Texture analyses of ODP Site 131-808 sediments

The microfabric of 11 mudrock specimens from ODP Site 808 (Nankai accretionary prism) was quantitatively analyzed using X-ray texture goniometry and optical petrography. The objectives of the study were to learn about rock strain and to detect a component of bulk lateral shortening in the deformation of the mudstones. Strain evaluation is based on the predictions of March theory, and on distortions of initially homogeneous marker particle distributions (the Fry technique). The main results are as follows. The specimens underwent a strain path of progressive flattening, which is closely related to loss of pore space by vertical loading. A component of bulk lateral shortening is detectable in the top 550 mbsf at Site 808, but compared with the amount of uniaxial vertical shortening, its relative magnitude is probably small. Moreover, it cannot be said with confidence whether this is caused by toe contraction of the accretionary wedge or by gravitationally induced downslope movement of the sediment pile. The mudstones examined were deposited in a marine environment with an oxic bottom water column. Micropore collapse is an important fabric building mechanism, but below 400 mbsf its effects are at least partly overridden by recrystallization of smectite. We conclude that mud microfabrics are not very precise deformation gauges, but can be used for rough estimations of strain.

Composition of palygorskite-rich and montmorillonite-rich zeolite-containing sediments from DSDP Sites 164 and 196

Cretaceous, Tertiary, and Quaternary sediments from Deep Sea Drilling Project Sites 164 and 196 (13°12' N, 161°31' W and 30°07' N, 148°34' E, respectively) were analyzed for major chemical elements and mineralogy. Sediments from these sites contain large proportions of authigenic minerals: mainly palygorskite, clinoptilolite and chert in the Cretaceous, and montmorillonite, phillipsite and chert in the Tertiary. The montmorillonite-phillipsite assemblage is thought to be derived from volcanic ash or glass, and the palygorskite-clinoptilolite assemblage is thought to be derived by reaction of biogenic silica with volcanic ash or glass or with montmorillonite and phillipsite. Both assemblages have generally moderate Ti/Al ratios, ranging from 0.026 to 0.047, so most of the palygorskite, clinoptilolite, montmorillonite and phillipsite could not be derived in situ from alteration of basaltic material. Plagioclase compositions suggest that the volcanic precursors were silicic or intermediate, but it is also possible that the sediments have been extensively fractionated by redistribution from nearby seamounts. Available data on other Late Cretaceous sediments in the Pacific were analyzed. Clinoptilolite and chert are present nearly everywhere where palygorskite is abundant; phillipsite is rare where palygorskite is abundant. It is suggested that increased water temperatures during the Cretaceous increased reaction rates and determined the alteration products.

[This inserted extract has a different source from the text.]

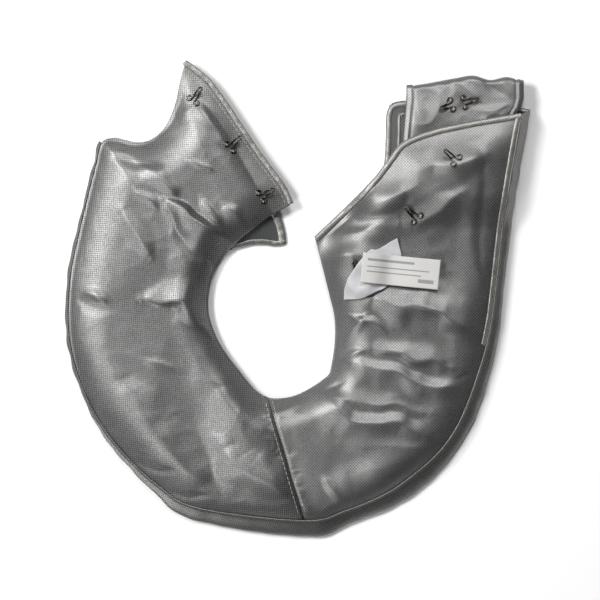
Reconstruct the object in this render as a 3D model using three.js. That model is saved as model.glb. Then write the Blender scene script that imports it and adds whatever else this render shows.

Stress tests of ODP Site 131-808 sediments

Sediments undergoing accretion in trench-forearc systems are subjected to conditions of large lateral thrusting. This stress regime controls the mechanism of faulting as well as the yield and strength properties of the sediment. Understanding them is therefore crucial for the construction of quantitative models of sediment dynamics in convergent margin settings. For this purpose triaxial and oedometer tests were performed on six whole-round core samples recovered from Site 808 from depths between 173 and 705 mbsf. Samples from five depth intervals were subjected to a triaxial test program that was primarily designed to define yield and strength behavior. Test specimens were cut parallel and normal to the core axis. Additional five oedometer tests with similarly prepared specimens were performed on samples from four depth intervals to evaluate the directional state and degree of sediment compaction. Test results show that the degree of sediment compaction is higher than expected from overburden. This overcompaction increases with depth. A well-developed mechanical anisotropy is evident in all samples tested, regardless of their depth and lithology. Values of yield limit, stiffness, and shear strength are up to 40% higher in the horizontal direction compared to the vertical direction. In addition the test data demonstrate that the axis of the volumetric yield loci have rotated into extensional stress field. This verifies that the mechanical state of sediment in the accretionary wedge is controlled by in-situ stress conditions of extensional nature. The coefficients of lateral stress inferred suggest that the extensional stress regime becomes increasingly effective with depth.